Researchers find antibiotic protein in honeybees

By AVERY GULINO | September 25, 2017


PUBLIC DOMAIN Honey bees create a unique protein that protects them from infection.

As new strains of bacteria grow stronger and more resistant to drugs, antibiotics may becomes less effective. This is known as antibiotic resistance.

Antibiotics impede the growth of microorganisms that may cause the onset of various infectious diseases. They work by targeting the ribosomes in bacterial cells.

In doing so, the protein synthesis process that occurs in the ribosome is disrupted, and the bacterial cell fails to function, thereby preventing the infection from getting worse.

Antibiotics were first accidentally developed by Alexander Fleming in 1928 in the form of penicillin. From then on, more than 100 different compounds have been found that have proven to be more effective in attacking other bacterial strains.

However, no new antibiotics have been discovered since 1987. Given our reliance on antibiotics, this poses a significant threat to society.

According to the Centers for Disease Control and Prevention (CDC), roughly two million people are infected by strains of bacteria that are resistant to antibiotics every year. Nearly 23,000 people die each year as a direct result.

As different bacterial strains develop a resistance to antibiotics, it will become harder and harder to prevent the spread of infectious diseases. The lack of a new antibiotic compound is proving to be one of the most pressing issues for the CDC.

Researchers at the University of Illinois at Chicago (UIC) College of Pharmacy’s center for biomolecular sciences may have provided a breakthrough to this problem. The answer? Honeybees.

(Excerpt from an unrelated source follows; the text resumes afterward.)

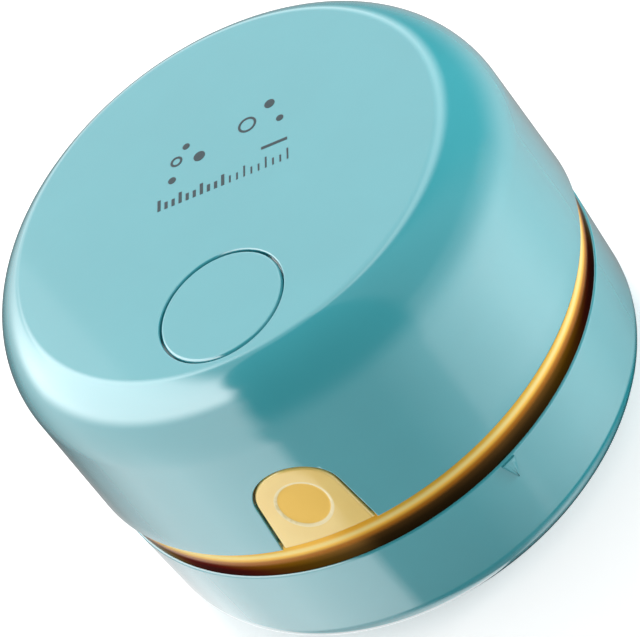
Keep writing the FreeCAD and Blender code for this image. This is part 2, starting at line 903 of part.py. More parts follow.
def board_posts():
    """Places of the four posts under the control board."""
    spots = []
    for side in (-1, 1):
        x = side * (board_width / 2 - board_post_inset)
        spots.append((x, -board_back - board_post_inset))
        spots.append((x, -board_front + board_post_inset))
    return spots


def make_deck():
    deck_r = edge_r - shell_wall - deck_gap - (deck_top_z - edge_z) * math.tan(draft)
    deck = disc(deck_r, deck_z, deck_top_z)
    half = deck_front_width / 2
    cuts = [
        block(-half, half, -edge_r, deck_front_inset - edge_r, deck_z - 1, deck_top_z + 1),
        disc(motor_nose_radius + motor_fit, deck_z - 1, deck_top_z + 1),
    ]
    extras = [disc(board_post_radius, deck_z, board_z, x, y) for x, y in board_posts()]
    post_y = charge_board_back - charge_board_depth + board_post_radius
    for side in (-1, 1):
        x = side * (charge_board_width / 2 - board_post_radius)
        extras.append(disc(board_post_radius, deck_z, charge_board_z, x, post_y))
        screw_x = side * motor_screw_offset
        cuts.append(disc(motor_head_radius + head_gap, deck_z - 1, motor_seat_z(), screw_x))
        cuts.append(disc(motor_screw_radius + screw_gap, deck_z, deck_top_z + 1, screw_x))
    for x, y in board_posts()[::3]:
        cuts.append(disc(board_screw_radius + screw_gap, board_z - board_screw_length, board_z + 1, x, y))
    for angle in case_screw_angles:
        x, y = around(angle, case_screw_circle)
        cuts.append(disc(case_screw_radius + screw_gap, deck_z - 1, deck_top_z + 1, x, y))
    return deck.multiFuse(extras).cut(cuts)


def motor_seat_z():
    """Where the heads of the motor's screws bear."""
    return deck_z + motor_head_height


def make_motor_screws():
    made = []
    for side in (-1, 1):
        made.append(screw(
            side * motor_screw_offset, 0, deck_z, motor_head_radius, motor_head_height,
            motor_screw_radius, motor_screw_length,
        ))
    return made


def make_motor_can():
    top = deck_top_z + motor_length
    nose_low = deck_top_z - motor_nose_length
    can = disc(motor_radius, deck_top_z, top).fuse(disc(motor_nose_radius, nose_low, deck_top_z))
    cuts = [
        disc(bush_radius + bush_fit, nose_low - 1, nose_low + bush_length),
        disc(shaft_radius + 2 * shaft_gap, nose_low, shaft_z + shaft_length + shaft_end_gap),
    ]
    hole_top = motor_seat_z() + motor_screw_length + shaft_end_gap
    for side in (-1, 1):
        screw_x = side * motor_screw_offset
        cuts.append(disc(motor_screw_radius + screw_gap, deck_top_z - 1, hole_top, screw_x))
    return can.cut(cuts)


def make_bush():
    low = deck_top_z - motor_nose_length
    return tube(shaft_radius + shaft_gap, bush_radius, low, low + bush_length)


def end_cap_z():
    return deck_top_z + motor_length


def make_end_cap():
    return disc(end_cap_radius, end_cap_z(), end_cap_z() + end_cap_height)


def make_terminals():
    low = end_cap_z() + end_cap_height
    made = []
    for side in (-1, 1):
        x0 = side * terminal_offset - terminal_width / 2
        near = -terminal_front
        far = near + terminal_length
        made.append(block(x0, x0 + terminal_width, near, far, low, low + terminal_height))
    return made


# Boards and what they carry

def make_control_board():
    board = block(-board_width / 2, board_width / 2, -board_front, -board_back, board_z, board_top_z)
    holes = []
    for x, y in board_posts()[::3]:
        holes.append(disc(board_screw_radius + screw_gap, board_z - 1, board_top_z + 1, x, y))
    return board.cut(holes)


def make_board_screws():
    """Two screws from above, through the board into its posts."""
    made = []
    for x, y in board_posts()[::3]:
        head = disc(board_head_radius, board_top_z, board_top_z + board_head_height, x, y)
        shank = disc(board_screw_radius, board_top_z - board_screw_length, board_top_z, x, y)
        made.append(head.fuse(shank))
    return made


def make_board_components():
    """The controller chip and the boost coil, soldered on the control board."""
    side_x = switch_side / 2 + chip_gap
    front = -button_offset - chip_front
    chip_top = board_top_z + chip_height
    chip = block(side_x, side_x + chip_side, front, front + chip_side, board_top_z, chip_top)
    coil_x = -side_x - coil_radius
    coil = disc(coil_radius, board_top_z, board_top_z + coil_height, coil_x, -button_offset - coil_front)
    return [chip, coil]


def switch_block(side, low, high):
    return block(-side / 2, side / 2, -button_offset - side / 2, -button_offset + side / 2, low, high)


def make_switch():
    body = switch_block(switch_side, board_top_z, switch_top_z)
    well_low = plunger_top_z - plunger_length - button_travel - plunger_spare
    return body.cut(switch_block(plunger_side + 2 * switch_fit, well_low, switch_top_z + 1))


def make_plunger():
    return switch_block(plunger_side, plunger_top_z - plunger_length, plunger_top_z)


def make_power_button():
    button = disc(button_radius, flange_z, top_z, 0, -button_offset)
    flange = disc(button_radius + button_flange, flange_z, flange_z + flange_thickness, 0, -button_offset)
    stem = disc(stem_radius, stem_z, flange_z, 0, -button_offset)
    return button.multiFuse([flange, stem])


def make_charge_board():
    near = charge_board_back - charge_board_depth
    half = charge_board_width / 2
    board = block(-half, half, near, charge_board_back, charge_board_z, charge_top_z)
    return board


def make_charge_chip():
    side = charge_chip_side
    low_y = charge_board_back - charge_board_depth + chip_gap
    return block(chip_gap, chip_gap + side, low_y, low_y + side, charge_top_z, charge_top_z + chip_height)


def socket_form(inset, near, far):
    """The rounded case of the charging socket as a bar along Y, drawn in by inset."""
    height = socket_height - 2 * inset
    reach = (socket_width - 2 * inset - height) / 2
    bar = block(-reach, reach, near, far, port_z - height / 2, port_z + height / 2)
    ends = [rod_along_y(height / 2, side * reach, port_z, near, far) for side in (-1, 1)]
    return bar.multiFuse(ends).removeSplitter()


def make_socket():
    far = charge_board_back + socket_out
    near = far - socket_depth
    case = socket_form(0, near, far)
    mouth = socket_form(socket_wall, near + 1, far + 1)
    tongue = block(
        -tongue_width / 2, tongue_width / 2, near + 0.5, far - 1,
        port_z - tongue_thickness / 2, port_z + tongue_thickness / 2,
    )
    return case.cut(mouth).fuse(tongue)


def make_charge_led():
    """The charge lamp: a holder on the board and a round light guide, flush with the shell."""
    side_r = edge_r - (port_z - edge_z) * math.tan(draft)
    face = math.sqrt(side_r ** 2 - led_offset ** 2)
    near = charge_board_back - led_holder_depth
    x0 = charge_board_width / 2 - led_holder
    holder = block(x0, x0 + led_holder, near, charge_board_back, charge_top_z, port_z + led_radius)
    return holder.fuse(rod_along_y(led_radius, led_offset, port_z, near + led_holder_depth / 2, face))


# Battery and leads

def battery_z():
    return deck_top_z + pad_thickness


def make_battery():
    half = battery_length / 2
    cell = block(battery_side, battery_far, -half, half, battery_z(), battery_z() + battery_height)
    long_edges = []
    for edge in cell.Edges:
        if abs(edge.tangentAt(edge.FirstParameter).y) > 0.9:
            long_edges.append(edge)
    return cell.makeFillet(battery_round, long_edges)


def make_battery_pad():
    half = battery_length / 2 - pad_inset
    return block(battery_side + pad_inset, battery_far - pad_inset, -half, half, deck_top_z, battery_z())


def make_battery_lead():
    """From the cell's end to the control board, one flat twin lead."""
    cell_middle = battery_z() + battery_height / 2
    end = -battery_length / 2
    low_y = end - battery_lead_run - lead_width
    x0 = battery_side + battery_lead_step
    x1 = x0 + lead_width
    top = board_top_z + lead_height
    drop = block(x0, x1, end - lead_width, end, min(cell_middle, board_top_z), max(cell_middle, top))
    along = block(x0, x1, low_y, end, board_top_z, top)
    across = block(board_width / 2 - lead_overlap, x1, low_y, low_y + lead_width, board_top_z, top)
    return drop.multiFuse([along, across])


def make_motor_lead():
    """Two leads from the terminals, over the can's edge, down its front and onto the control board."""
    low = end_cap_z() + end_cap_height
    near = -terminal_front
    front = -motor_radius - lead_height
    made = []
    for side in (-1, 1):
        x = side * terminal_offset
        x0 = x - lead_width / 2
        x1 = x + lead_width / 2
        over = block(x0, x1, front, near, low, low + lead_height)
        down = block(x0, x1, front, front + lead_height, board_top_z, low + lead_height)
        foot_y = -board_back - lead_overlap
        foot = block(x0, x1, foot_y, front + lead_height, board_top_z, board_top_z + lead_height)
        made.append(over.multiFuse([down, foot]))
    return made


def make_charge_lead():
    """From the charging board, past the motor's -X side, up to the control board's edge."""
    x0 = -motor_radius - board_gap - 2 * lead_width
    x1 = x0 + lead_width
    back = charge_board_back - charge_board_depth
    pad_x = lead_width - charge_board_width / 2
    front = -board_back - board_lead_y
    board_edge = -board_width / 2 + 1
    top = charge_top_z + lead_height
    start = block(x0, pad_x, back - lead_width, back, charge_top_z, top)
    pad = block(pad_x - lead_width, pad_x, back - lead_width, back + lead_overlap, charge_top_z, top)
    along = block(x0, x1, front, back, charge_top_z, top)
    low = min(charge_top_z, board_z - lead_height)
    high = max(top, board_z)
    up = block(x0, x1, front, front + lead_width, low, high)
    across = block(x0, board_edge, front, front + lead_width, board_z - lead_height, board_z)
    return start.multiFuse([pad, along, up, across])


# Release tab and latch arm

def make_release_tab():
    """A tab flush with the shell, a flange that keeps it in and a pusher for the latch arm."""
    outside = shell_form()
    low = edge_z + tab_gap
    plate = tab_prism(0, low, -edge_r - 1, -edge_r / 2)
    plate = plate.common(outside).cut(shell_hollow(shell_wall + tab_flange_gap + tab_flange_wall))
    keeper = tab_prism(tab_gap + tab_flange, low, -edge_r - 1, -edge_r / 2)
    keeper = keeper.common(shell_hollow(shell_wall + tab_flange_gap))
    keeper = keeper.cut(shell_hollow(shell_wall + tab_flange_gap + tab_flange_wall))
    push_low = edge_z + pusher_rise
    push_start = -(edge_r - shell_wall - tab_flange_gap)
    push_end = -(arm_face + pusher_gap)
    half = pusher_width / 2
    pusher = block(-half, half, push_start, push_end, push_low, push_low + pusher_height)
    dimple = Part.makeCone(
        dimple_radius + dimple_rim, dimple_radius, dimple_depth,
        V(0, -edge_r + (dimple_height * math.tan(draft)), edge_z + dimple_height), V(0, 1, 0),
    )
    return plate.multiFuse([keeper, pusher]).cut(dimple)


def make_latch_arm():
    """A springy arm: its block is staked under the deck, and its nose hooks under the cup's catch."""
    low = rim_z - arm_below_rim
    inner = -(arm_face - arm_thickness)
    half = arm_width / 2
    arm = block(-half, half, -arm_face, inner, low, deck_z)
    anchor = block(-half, half, -arm_face, arm_anchor_depth - arm_face, deck_z - arm_anchor_height, deck_z)
    nose_top = catch_z - nose_gap
    nose_low = nose_top - nose_height
    nose_face = -(catch_r + nose_overlap)
    corners = [
        V(-arm_width / 2, -arm_face, nose_low),
        V(-arm_width / 2, nose_face, nose_top - nose_height * 0.3),
        V(-arm_width / 2, nose_face, nose_top),
        V(-arm_width / 2, -arm_face, nose_top),
    ]
    edges = [line(a, b) for a, b in zip(corners, corners[1:] + corners[:1])]
    nose = Part.Face(Part.Wire(edges)).extrude(V(arm_width, 0, 0))
    return arm.multiFuse([anchor, nose])


save("top_shell", [make_top_shell()])
save("trim_ring", [make_trim_ring()])
save("cup_seal", [make_cup_seal()])
save("dust_cup", [make_dust_cup()])
save("brush_plate", [make_brush_plate()])
save("brush_plate_screws", make_plate_screws())
save("front_brush", [make_brush(-1)])
save("rear_brush", [make_brush(1)])
save("glide_feet", make_feet())
save("fan_cover", [make_fan_cover()])
save("case_screws", make_case_screws())
save("impeller", [make_impeller()])
save("motor_shaft", [make_shaft()])
save("filter_frame", [make_filter_frame()])
save("filter_mesh", [make_filter_mesh()])
save("filter_seal", [make_filter_seal()])
save("motor_deck", [make_deck()])
save("motor_can", [make_motor_can()])
save("motor_end_cap", [make_end_cap()])
save("motor_terminals", make_terminals())
save("shaft_bush", [make_bush()])
save("motor_screws", make_motor_screws())
save("control_board", [make_control_board()])
save("board_screws", make_board_screws())
save("board_components", make_board_components())
save("power_switch", [make_switch()])
save("switch_plunger", [make_plunger()])
save("power_button", [make_power_button()])
save("charge_board", [make_charge_board()])
save("charge_chip", [make_charge_chip()])
save("charge_socket", [make_socket()])
save("charge_led", [make_charge_led()])
save("battery", [make_battery()])
save("battery_pad", [make_battery_pad()])
save("battery_lead", [make_battery_lead()])
save("motor_lead", make_motor_lead())
save("charge_lead", [make_charge_lead()])
save("release_tab", [make_release_tab()])
save("latch_arm", [make_latch_arm()])
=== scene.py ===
import bpy
import math
import random
from mathutils import Matrix, Vector


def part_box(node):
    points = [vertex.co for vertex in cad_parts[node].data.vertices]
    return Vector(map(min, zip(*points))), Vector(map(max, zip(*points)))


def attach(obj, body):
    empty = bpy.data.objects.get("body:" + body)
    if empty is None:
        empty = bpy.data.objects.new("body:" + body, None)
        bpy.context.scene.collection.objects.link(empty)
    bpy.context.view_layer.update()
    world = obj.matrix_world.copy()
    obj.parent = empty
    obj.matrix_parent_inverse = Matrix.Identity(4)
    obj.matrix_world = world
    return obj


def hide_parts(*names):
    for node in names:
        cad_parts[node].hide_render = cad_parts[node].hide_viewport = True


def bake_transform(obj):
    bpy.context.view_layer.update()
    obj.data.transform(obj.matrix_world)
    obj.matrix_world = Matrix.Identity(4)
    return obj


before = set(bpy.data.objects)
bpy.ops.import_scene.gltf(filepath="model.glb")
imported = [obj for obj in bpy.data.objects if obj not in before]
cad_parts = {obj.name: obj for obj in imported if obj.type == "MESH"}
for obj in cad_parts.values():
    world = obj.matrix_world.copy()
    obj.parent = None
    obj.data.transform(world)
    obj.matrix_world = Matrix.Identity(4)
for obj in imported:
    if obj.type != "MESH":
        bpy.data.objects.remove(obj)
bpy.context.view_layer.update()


# Dust cup. A thin moulded bowl in teal plastic, open at the top, with a recess underneath for the
# brush plate, a low chimney round the suction mouth and four screw bosses. It is moulded in one
# shot, polished outside, and it catches what the brushes and the fan lift off the table.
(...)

Insects such as bees, wasps and hornets produce a protein that helps protect them from infections. This protein, apidaecin — known as Api137 — works very differently from the antibiotics discovered by Fleming.

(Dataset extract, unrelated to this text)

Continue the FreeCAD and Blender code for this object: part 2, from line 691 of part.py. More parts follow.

Instead of attacking the protein factory in the ribosome, which makes proteins for the whole cell, the Api137 is a protein that inhibits protein production in destructive bacteria.

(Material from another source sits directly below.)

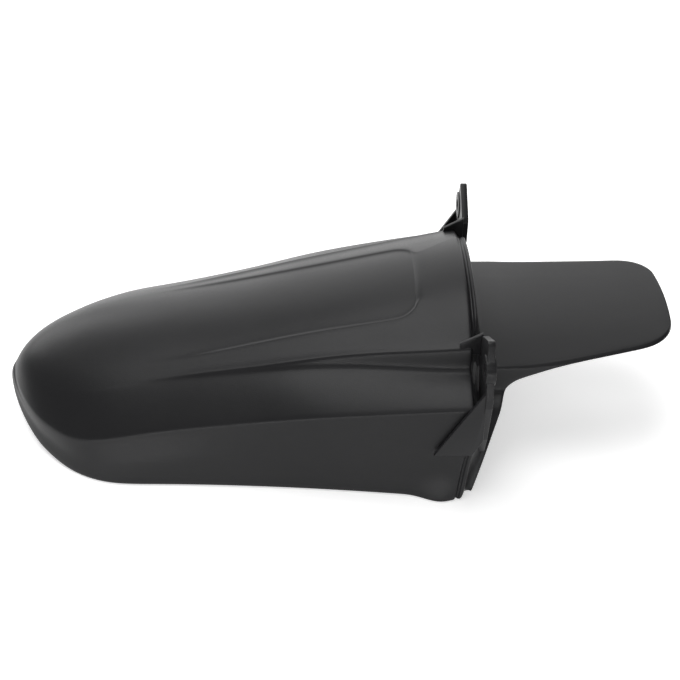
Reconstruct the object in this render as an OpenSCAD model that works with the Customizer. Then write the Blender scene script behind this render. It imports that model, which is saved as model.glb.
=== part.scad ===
// Motorcycle rear fender: one injection-moulded plastic shell with a tongue and two mounting ears.
// X runs from the round tip to the tongue, Y across, Z up. The lower edges rest on Z = 0.

/* [Shell] */
// Length of the shell from its tip to the front rim
shell_l = 311; // [280:1:340]
// Width over the lower edges at the front rim
mouth_w = 212; // [196:1:228]
// Width over the lower edges where the round tip ends
waist_w = 183; // [172:1:190]
// Length of the round tip in plan
tip_l = 91; // [76:1:110]
// Height of the crown at the front rim
mouth_h = 111; // [100:1:120]
// Height of the crown at the tip
tip_h = 29; // [25:1:35]
// Height of the lower edge at the tip
tip_lift = 23; // [13:1:24]
// Length over which the lower edge comes down from the tip
lift_l = 60; // [40:1:80]
// Wall thickness of the moulding
wall = 2.8; // [2:0.1:3.5]

/* [Side walls] */
// Height of the side crease at the front rim
crease_h = 70.5; // [62:0.5:78]
// How far the crease at the front rim lies inside the lower edge
crease_inset = 9.5; // [6:0.5:12]
// Height of the flared hem along the lower edge
hem_h = 20; // [12:1:26]
// How far the hem flares outwards
hem_flare = 4.2; // [2:0.2:6]
// How far the lower front corner lies behind the rim at the crown
corner_back = 9; // [4:1:14]
// Sideways bulge of the rounded foot at the lower front corner
foot_bulge = 5; // [0:0.5:6]

/* [Raised lines] */
// Half width of the sunk top panel as a share of the half width at the crease
panel_share = 0.40; // [0.34:0.01:0.44]
// Depth of the sunk top panel
panel_depth = 1.3; // [0.6:0.1:2]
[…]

According to Alexander Mankin, a UIC researcher, Api137 is the first known inhibitor of translation termination. In other words, protein production is stopped by altering various stages of protein translation (the process by which DNA is ‘translated’ into protein molecules). Mankin released his findings in the journal Nature Structural & Molecular Biology.

While researchers at UIC are looking at the important contributions of honeybees in antibiotics, Canadian researchers at Saint Mary’s University are investigating antibiotics through bat colonies.

Professor Clarissa Sit is attempting to discover a new antibiotic compound capable of killing various superbugs through natural tactics.

“We basically look to [nature] for inspiration, because some of the more complex drugs we use — not just antibiotics but other types of drugs like for blood pressure lowering or cholesterol lowering drugs — are also from natural sources originally,” Sit said in a Natural News article.

It’s safe to say that we can expect a newly discovered antibiotic compound in the near future.